> _Task description_: The entries below are to be repeated exactly as they stand.

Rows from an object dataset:
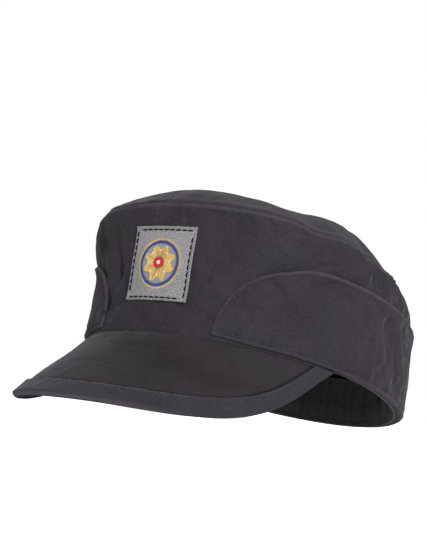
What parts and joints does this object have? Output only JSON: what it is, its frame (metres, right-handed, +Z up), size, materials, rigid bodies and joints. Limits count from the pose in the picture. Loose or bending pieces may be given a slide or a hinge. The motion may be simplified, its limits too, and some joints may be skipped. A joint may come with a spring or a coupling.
{
  "type": "military field cap",
  "caption": "Soft dark cotton field cap with a domed top, stiff bound peak, turned-up neck curtain, sweatband and plain front patch.",
  "frame": {"origin": "on the surface that the cap rests on, under the middle of its bounding box", "axes": "+Z up, the peak points along -Y, +X is the wearer's left"},
  "size_m": [0.1746, 0.2752, 0.1188],
  "materials": {
    "crown_cloth": "matte charcoal cotton twill with a faint sheen",
    "peak_cloth": "matte charcoal cotton twill, drawn tight over the stiffener",
    "binding_cloth": "matte charcoal cotton strip with stitched edge",
    "band_cloth": "matte near-black cotton band",
    "badge_cloth": "woven grey patch with embroidered motif"
  },
  "bodies": {
    "root": {"crown_wall": "crown_cloth", "crown_top": "crown_cloth", "curtain": "crown_cloth", "peak": "peak_cloth", "peak_binding": "binding_cloth", "sweatband": "band_cloth", "badge": "badge_cloth"}
  },
  "joints": []
}
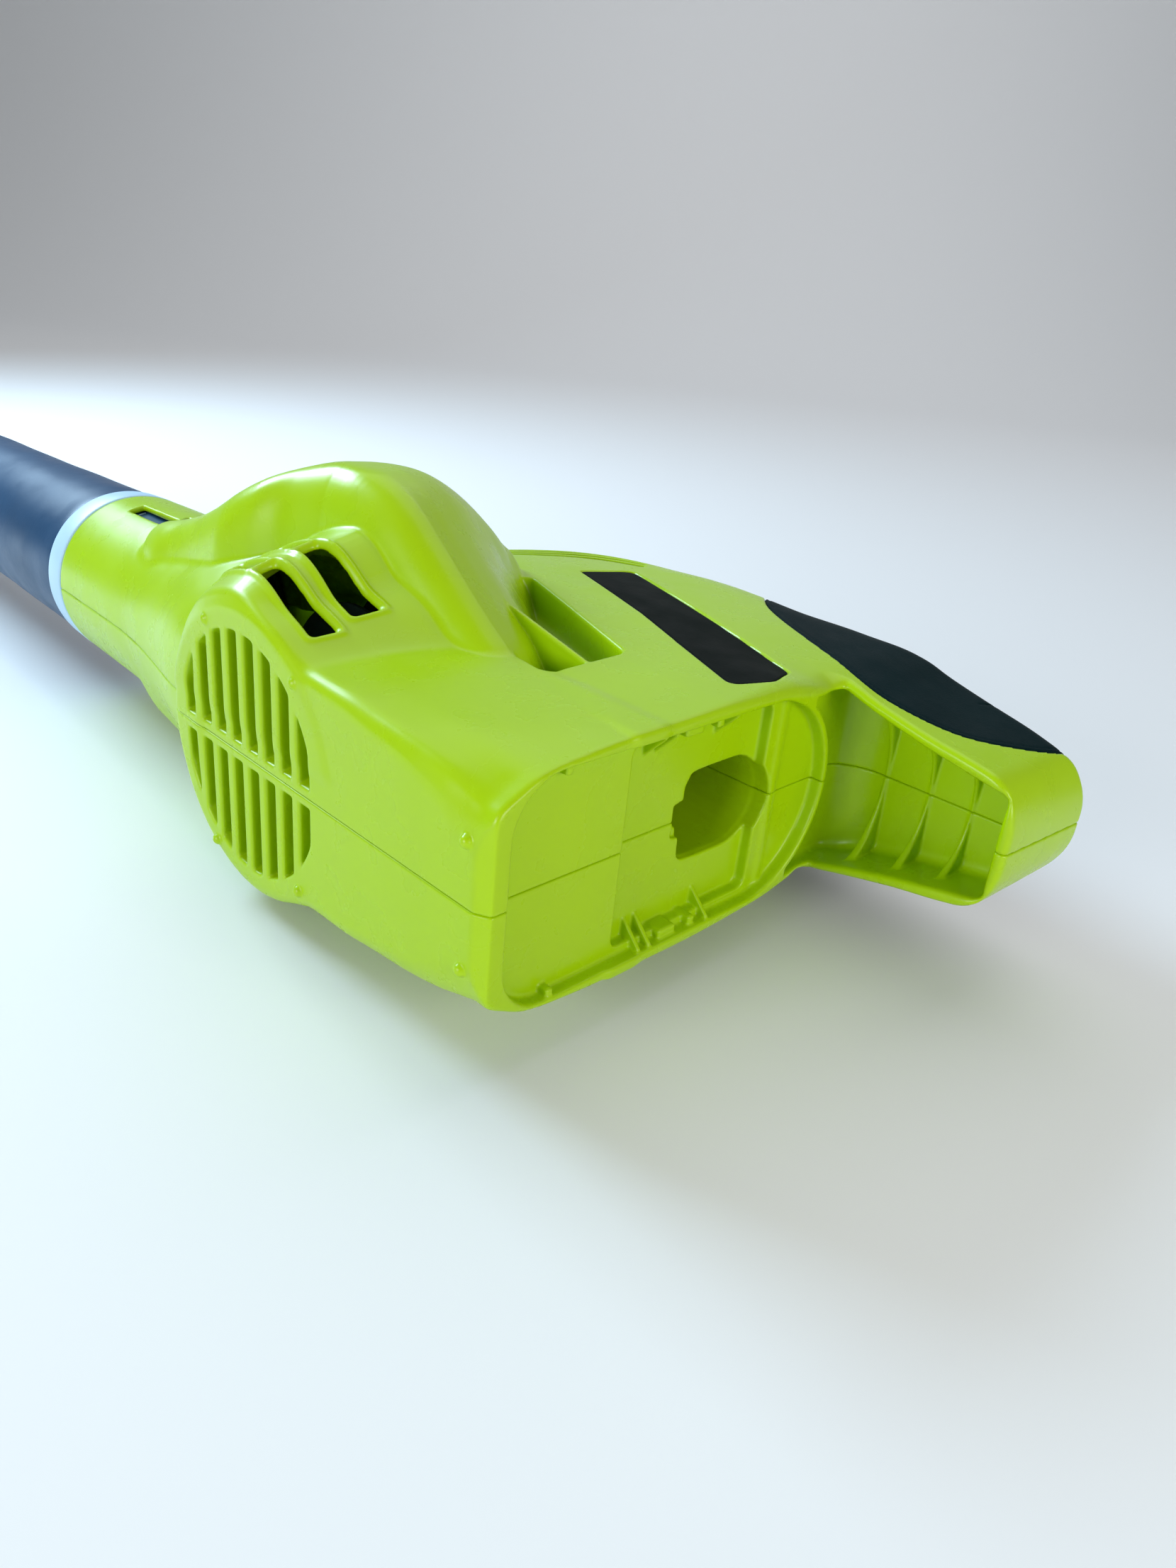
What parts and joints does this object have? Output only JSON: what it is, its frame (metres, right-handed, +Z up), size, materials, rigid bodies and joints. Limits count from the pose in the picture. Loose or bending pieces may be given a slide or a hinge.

> _Expected output_:
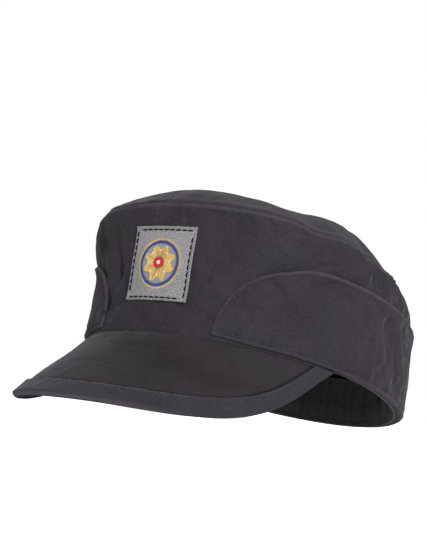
What parts and joints does this object have? Output only JSON: what it is, its frame (metres, right-handed, +Z up), size, materials, rigid bodies and joints. Limits count from the pose in the picture. Loose or bending pieces may be given a slide or a hinge. The motion may be simplified, its limits too, and some joints may be skipped. A joint may come with a spring or a coupling.
{
  "type": "military field cap",
  "caption": "Soft dark cotton field cap with a domed top, stiff bound peak, turned-up neck curtain, sweatband and plain front patch.",
  "frame": {"origin": "on the surface that the cap rests on, under the middle of its bounding box", "axes": "+Z up, the peak points along -Y, +X is the wearer's left"},
  "size_m": [0.1746, 0.2752, 0.1188],
  "materials": {
    "crown_cloth": "matte charcoal cotton twill with a faint sheen",
    "peak_cloth": "matte charcoal cotton twill, drawn tight over the stiffener",
    "binding_cloth": "matte charcoal cotton strip with stitched edge",
    "band_cloth": "matte near-black cotton band",
    "badge_cloth": "woven grey patch with embroidered motif"
  },
  "bodies": {
    "root": {"crown_wall": "crown_cloth", "crown_top": "crown_cloth", "curtain": "crown_cloth", "peak": "peak_cloth", "peak_binding": "binding_cloth", "sweatband": "band_cloth", "badge": "badge_cloth"}
  },
  "joints": []
}
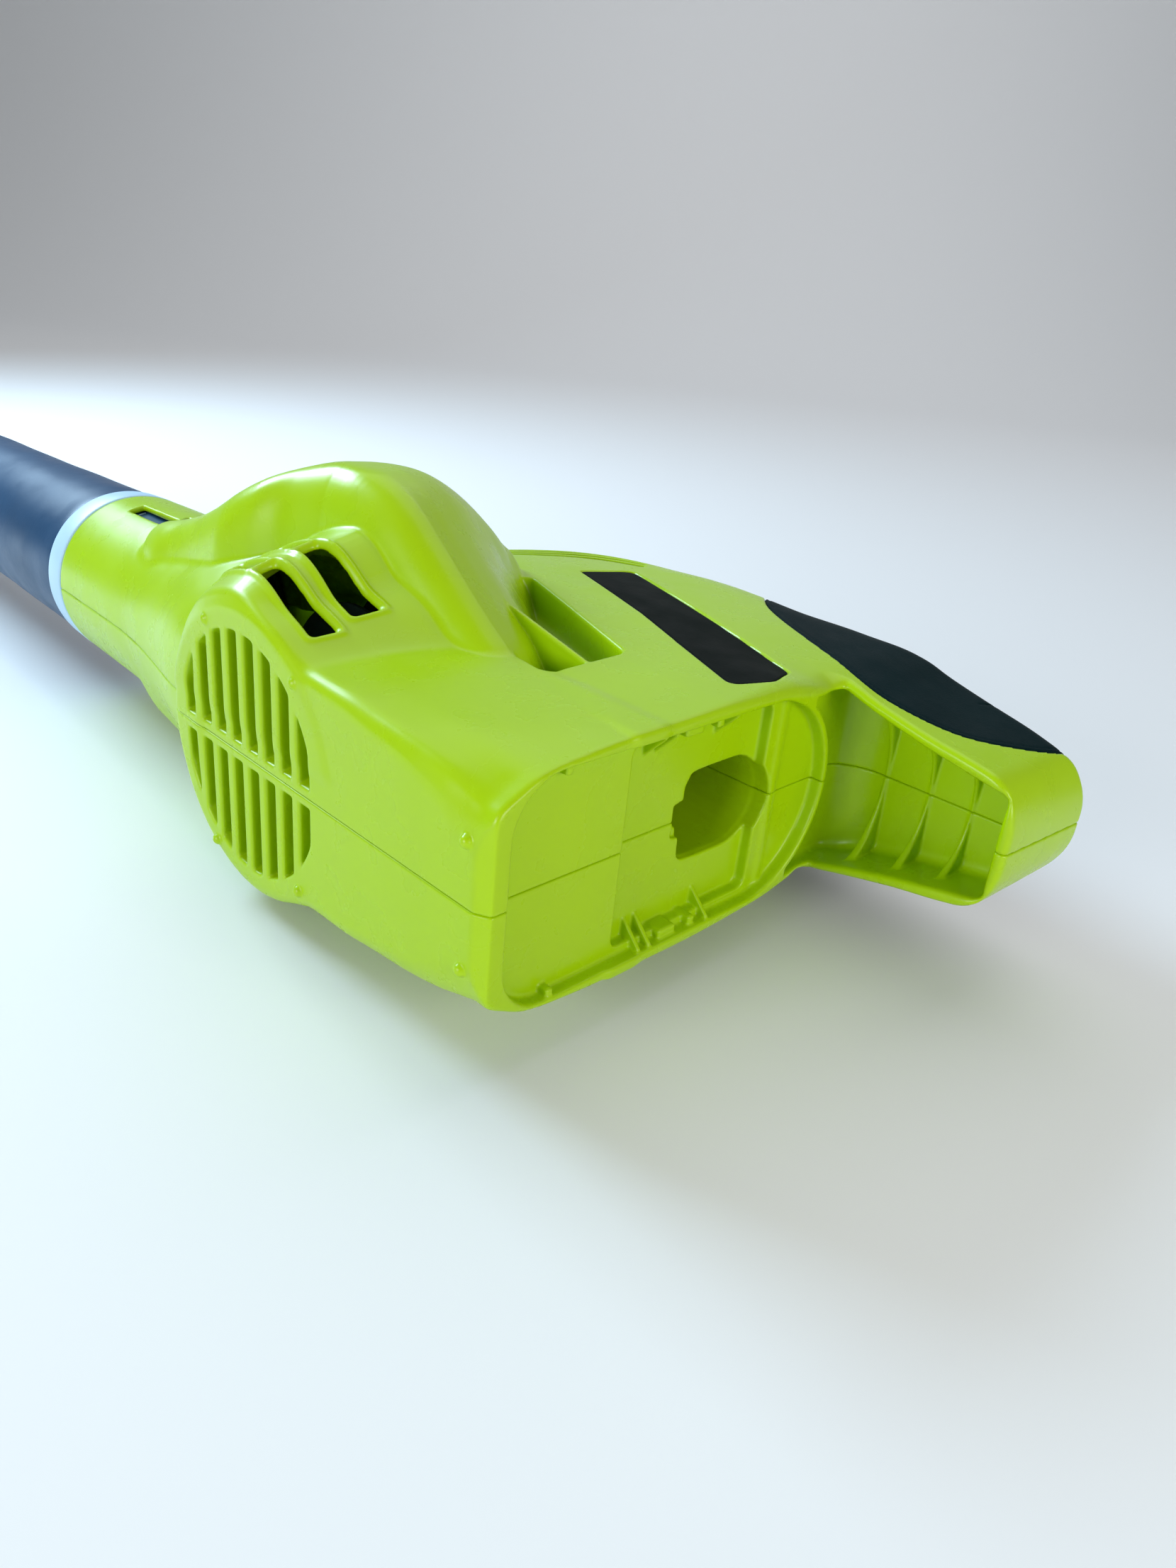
What parts and joints does this object have? Output only JSON: what it is, its frame (metres, right-handed, +Z up), size, materials, rigid bodies and joints. Limits count from the pose in the picture. Loose or bending pieces may be given a slide or a hinge.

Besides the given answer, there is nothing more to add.